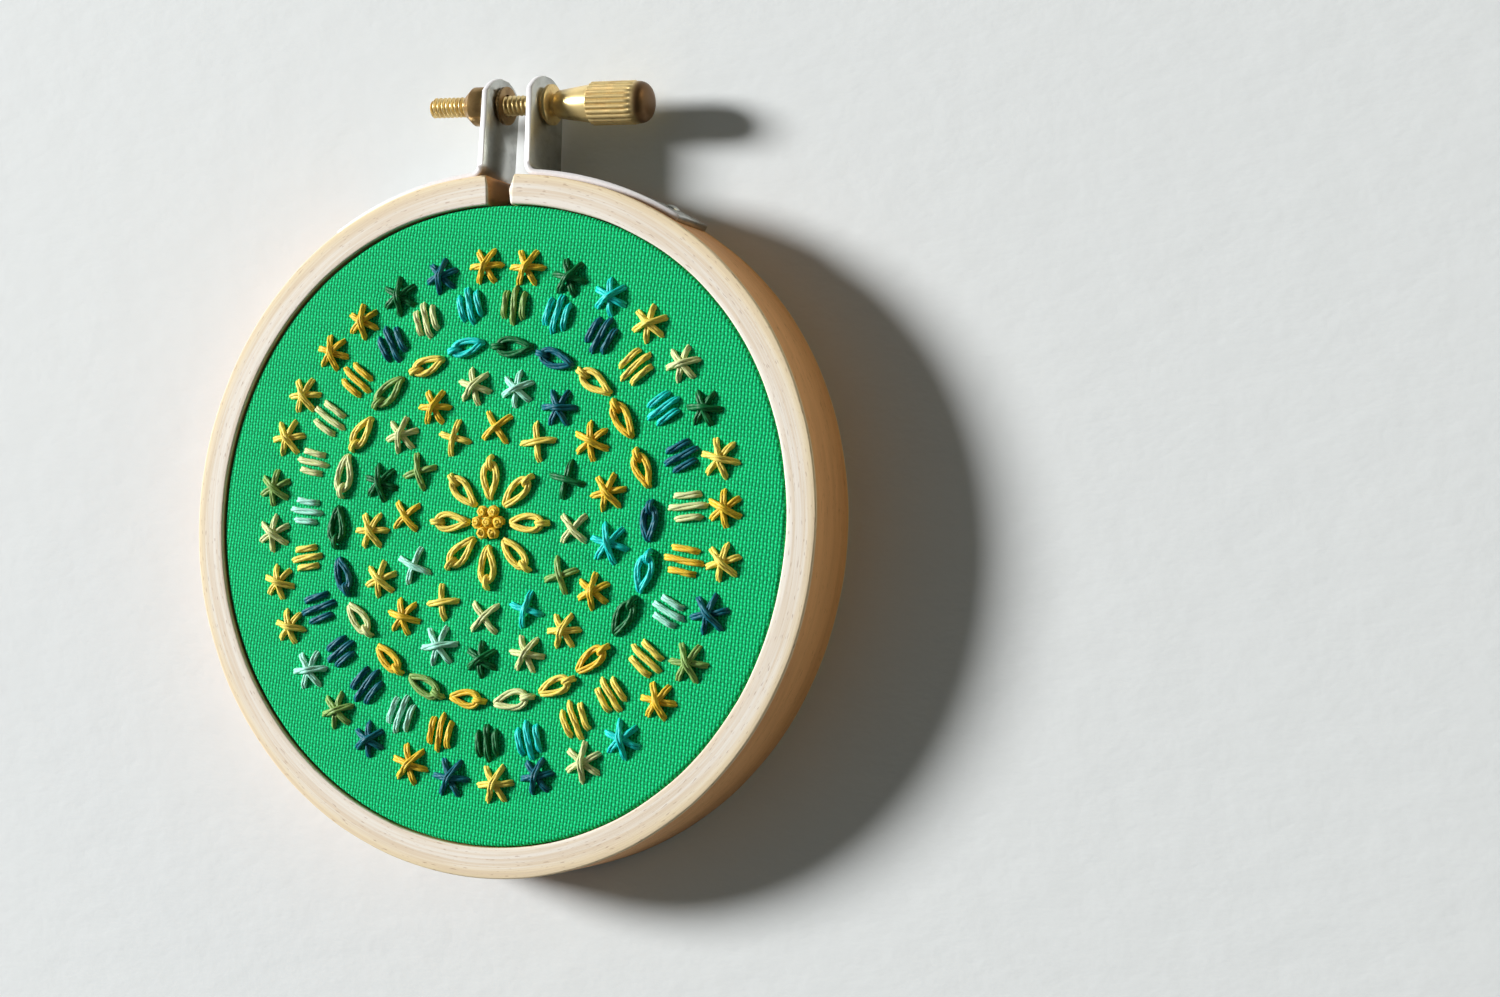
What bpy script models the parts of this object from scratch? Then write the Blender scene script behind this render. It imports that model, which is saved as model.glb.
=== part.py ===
"""Hoop embroidery art: a cloth stretched in a split wooden hoop that a thumbscrew draws tight.

The hoop lies on its back. +Z is out of the cloth's face, +Y points from the hoop's middle to the
thumbscrew, and z = 0 is the surface that the back of the rings rests on. Run it with
blender --background --python part.py, or from the text editor.
"""

import math

import bmesh
import bpy
from mathutils import Matrix, Vector

MM = 0.001
ON_AXIS = 1e-7

# Faces that meet at less than this are shaded as one
SMOOTH_ANGLE = math.radians(35)

# Clearance between pieces that touch on the real object
GAP = 0.3 * MM

# The two wooden rings
RING_R = 44.0 * MM
RING_DEPTH = 11.0 * MM
OUTER_RING_THICKNESS = 3.8 * MM
INNER_RING_THICKNESS = 3.5 * MM
WOOD_EDGE_R = 0.35 * MM
RING_STEPS = 96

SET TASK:
Quote each line of the listing above exactly.

WRITTEN SOLUTION:
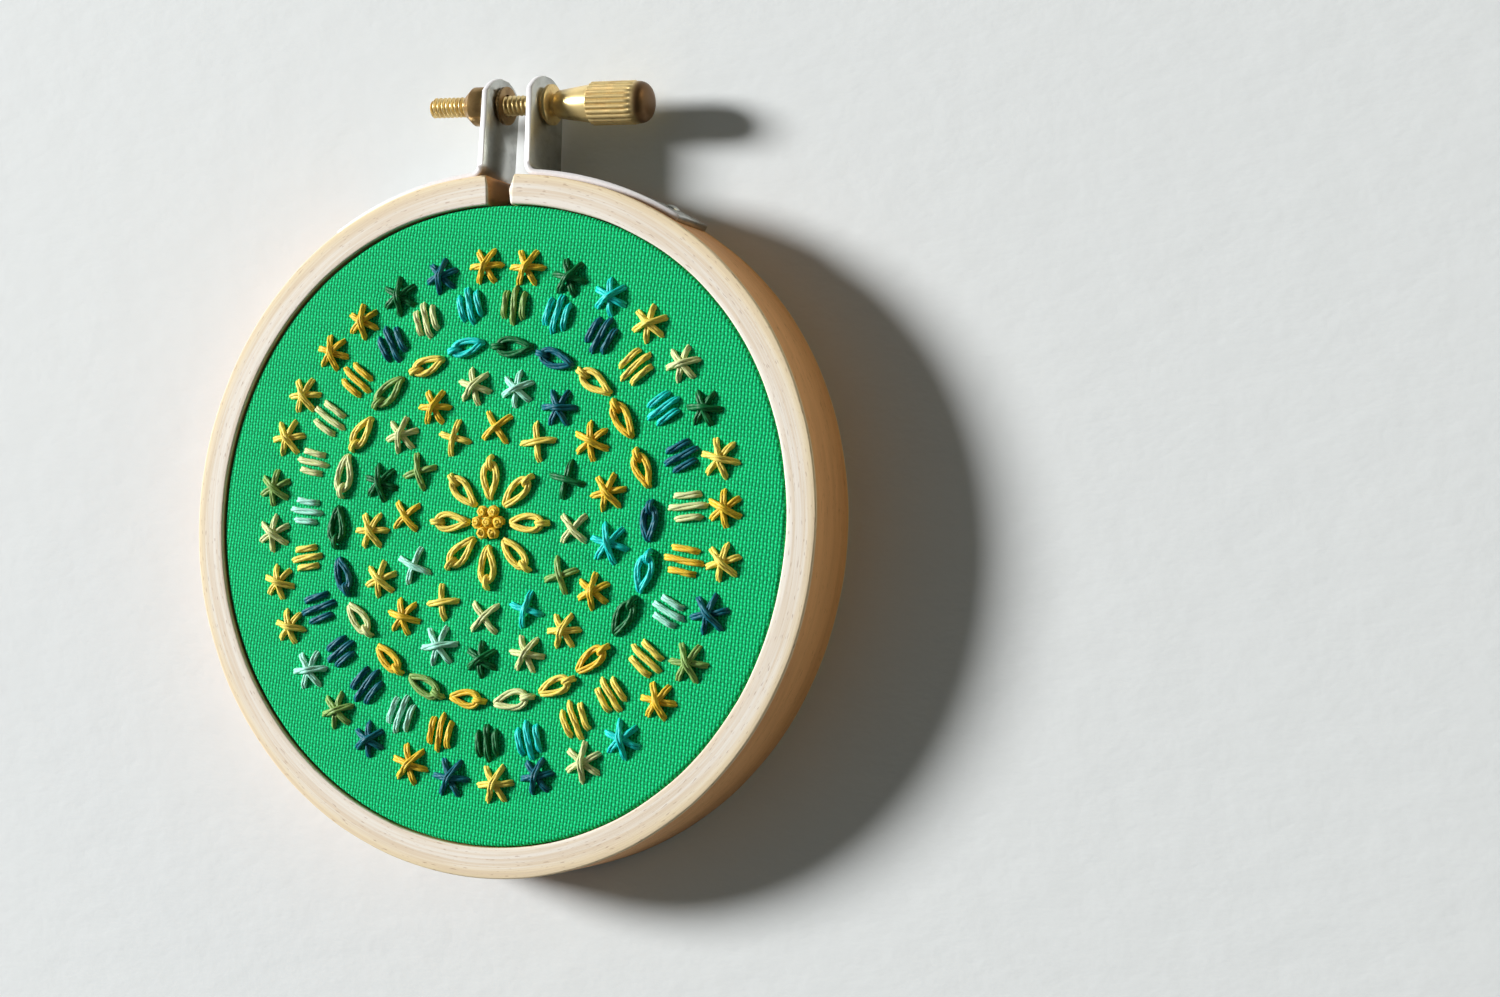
What bpy script models the parts of this object from scratch? Then write the Blender scene script behind this render. It imports that model, which is saved as model.glb.
=== part.py ===
"""Hoop embroidery art: a cloth stretched in a split wooden hoop that a thumbscrew draws tight.

The hoop lies on its back. +Z is out of the cloth's face, +Y points from the hoop's middle to the
thumbscrew, and z = 0 is the surface that the back of the rings rests on. Run it with
blender --background --python part.py, or from the text editor.
"""

import math

import bmesh
import bpy
from mathutils import Matrix, Vector

MM = 0.001
ON_AXIS = 1e-7

# Faces that meet at less than this are shaded as one
SMOOTH_ANGLE = math.radians(35)

# Clearance between pieces that touch on the real object
GAP = 0.3 * MM

# The two wooden rings
RING_R = 44.0 * MM
RING_DEPTH = 11.0 * MM
OUTER_RING_THICKNESS = 3.8 * MM
INNER_RING_THICKNESS = 3.5 * MM
WOOD_EDGE_R = 0.35 * MM
RING_STEPS = 96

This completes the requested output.